UN Convention Against Genocide says:

Article 1

The Contracting Parties confirm that genocide, whether committed in time of peace or in time of war, is a crime under international law which they undertake to prevent and to punish.

Article 2

In the present Convention, genocide means any of the following acts committed with intent to destroy, in whole or in part, a national, ethnical, racial or religious group, as such:

•(a) Killing members of the group;

•(b) Causing serious bodily or mental harm to members of the group;

•(c) Deliberately inflicting on the group conditions of life calculated to bring about its physical destruction in whole or in part;

•(d) Imposing measures intended to prevent births within the group;

•(e) Forcibly transferring children of the group to another group.

Article 3

The following acts shall be punishable:

•(a) Genocide;

•(b) Conspiracy to commit genocide;

•(c) Direct and public incitement to commit genocide;

•(d) Attempt to commit genocide;

•(e) Complicity in genocide.

Ernie Crey, however, disagrees.

The policy adviser for the Stó:lō Tribal Council doesn't dispute the many failed government policies of the past but suggests the term genocide isn't accurate because, for most people, it means the utter destruction of a people.

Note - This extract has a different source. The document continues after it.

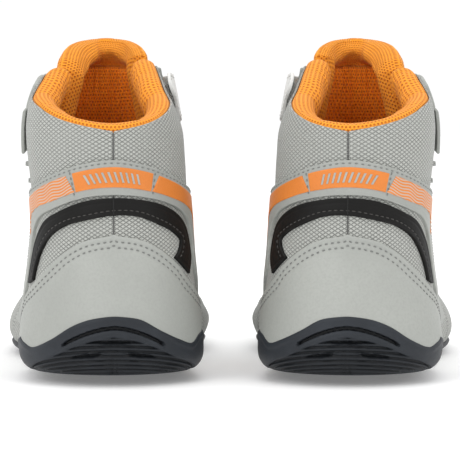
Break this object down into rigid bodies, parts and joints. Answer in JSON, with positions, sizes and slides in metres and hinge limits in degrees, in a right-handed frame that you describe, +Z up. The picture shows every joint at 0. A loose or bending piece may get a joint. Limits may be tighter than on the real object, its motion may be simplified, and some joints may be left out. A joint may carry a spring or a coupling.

"I am hard pressed to point to one such case [in Canada]. It would be far easier to point to genocidal policies towards Indians in the U.S., Central and South America," Crey told Yahoo! Canada News, adding that the term 'genocide' doesn't help First Nations move forward today.

"In the Canadian context, one might more accurately speak of 'cultural genocide', as opposed to the annihilation of a people. But even here, we must be ever aware of the context in which government and church groups sought to transform traditional Aboriginal societies into something more closely resembling Euro-Canadian societies.

"And many Aboriginal people overlook the fact that both church and government inoculated Aboriginal people against a host of communicable diseases like smallpox, measles and so forth. Hardly the actions of people intent on genocide."

[ Related: Do we need a national inquiry into missing or murdered aboriginal women? ]

The Canadian Museum for Human Rights will be the first museum solely dedicated to the human rights in Canada.

According to its website, it's also the first national museum to be established since 1967 and the first outside the National Capital Region.

The CMHR is expected to have a significant collection of aboriginal history.